Framing the conversation this way transforms a serious question into a hypothetical, more fun question. Start the conversation when you’re both in a positive and cheerful mood. Don’t make it appear that you’re looking for signs that he wants to get married. Use it as an opportunity to just start the conversation.
If he says he wants a family, that may be a sign that he wants to get married. Work on exploring that a bit more. How soon? How big of a family? Is what he’s saying matching up what what you want?
Discussing the future and what you both want can be a wonderful way to bond together, and to casually approach the topic of marriage.
But you need to be prepared. You may not be encouraged by his answer. Talking about the future may result in some answers that you don’t necessarily want to hear. So you need to be open to hearing whatever it is he wants to say to you.
If he’s been telling you that he loves you but he doesn’t ever want to get married, you need to decide how important marriage is to you. Do you really want to be married? Or is it just that you want to have a wedding?
More and more couples these days have weddings but don’t officially get married. They have a commitment ceremony without involving a legal marriage certificate. Without the legalities, it’s just a big celebration of your relationship. If the wedding is what really matters to you, by all means, suggest that you have a commitment ceremony.
What you should do: Don’t attempt to cover the entire gamut of your future and his in just one conversation. Just open the topic, and then come back it when the mood seems right. Keep an eye on his reactions. If he’s not interested in talking, back off for a while. Or just come out and ask why he’s so averse to talking about the future.
Try to make it clear that you would get peace of mind from having a clearer understanding of where your relationship may be headed. There’s nothing wrong with that.
- He’s committed exclusively to you.
As you seek the signs that show that he wants to get married, be sure that you are at a point in the relationship where it’s actually an option. Don’t jump to conclusions too early if you’re with a guy you’re seeing casually and aren’t even in a committed relationship with.
You maybe getting ahead of yourself. It’s critical to be in a committed relationship with someone before you start considering marriage. Besides, you may just scare off a great guy.
Before you start looking for the signs that he wants to marry you, it’s crucial for you to know that he’s committed to you and you alone. If you haven’t had discussed that yet, you should. Don ‘t ever assume that a guy isn’t dating other women too unless he’s explicitly told you that he’s not.
Many women try to rush guys in relationships. The first few months can feel like magic. Just savor that time. Let love develop naturally.
Trying to rush into marriage will not get you what you want. Note that the average length of a relationship before a marriage is almost 5 years.

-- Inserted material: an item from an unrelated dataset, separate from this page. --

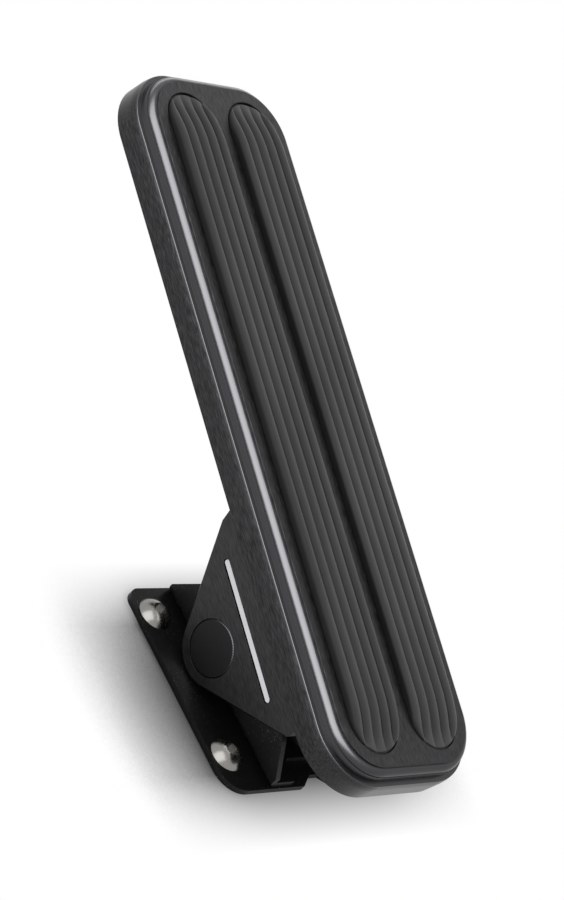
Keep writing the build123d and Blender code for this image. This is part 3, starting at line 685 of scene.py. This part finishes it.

Waiting 3 or more years before getting married can decrease the likelihood of divorce by half.
What you should do: Take it slow. If he’s the one for you, pushing him won’t get you your Happily Ever After any sooner. If he’s really the one, it will happen. Have patience. Enjoy your time together the way things are, in the moment. Know that he loves you and feel good about that.
- There’s progress in your relationship.
Some things may be moving slower than you’d prefer in the relationship. But as long as there’s progress, some sort of forward motion, you’re doing just fine.
Consider how things have been evolving over time. If you’re moving in the right direction, that’s good.
However, what if you aren’t? You might be feeling that you’ve reached a crossroads in your relationship: you either need to break up or get married.
If he seemed to indicate that marriage was a possibility in the near future, and that possibility seems to have evaporated, you need to figure out why things changed.
Does he feel differently about you?
Is he frightened?
Approach this conversation very carefully. He may get defensive. But you need to know if something changed on his part, so you can figure out what you’re going to do. Are you going to stay in the relationship and try to work things out? Or are you going to go?
It may be something as innocent as not having enough money saved up to buy you the engagement ring of your dreams. Or it may be something more serious, like he’s been feeling that you’re growing apart, and he doesn’t want marry you if you’re headed for disaster.
Whatever he answers, you will have the chance to fix what’s wrong if your relationship has veered off course, that is, if it’s worth fixing.
What you should do: Pay attention to the signs he’s showing that he wants to get married.
While you seek the signs that he wants to get married, be sure you’re constantly checking in on yourself to see how you feel about it. That can change.
Remember that marriage works best when it involves two people who realize that romantic love will not be enough to keep them together, and that they need to be willing to put in the at and the tears it takes to keep the marriage exciting, secure and solid.
Marriage isn’t something you should enter lightly. It’s definitely worth the time and effort to be as certain as you possibly can that this is the man you want to spend the rest of your life with.
Don’t rush the process. Enjoy getting to know the man who you love. When the stars align and each of you is ready, you’ll have your wedding and your marriage.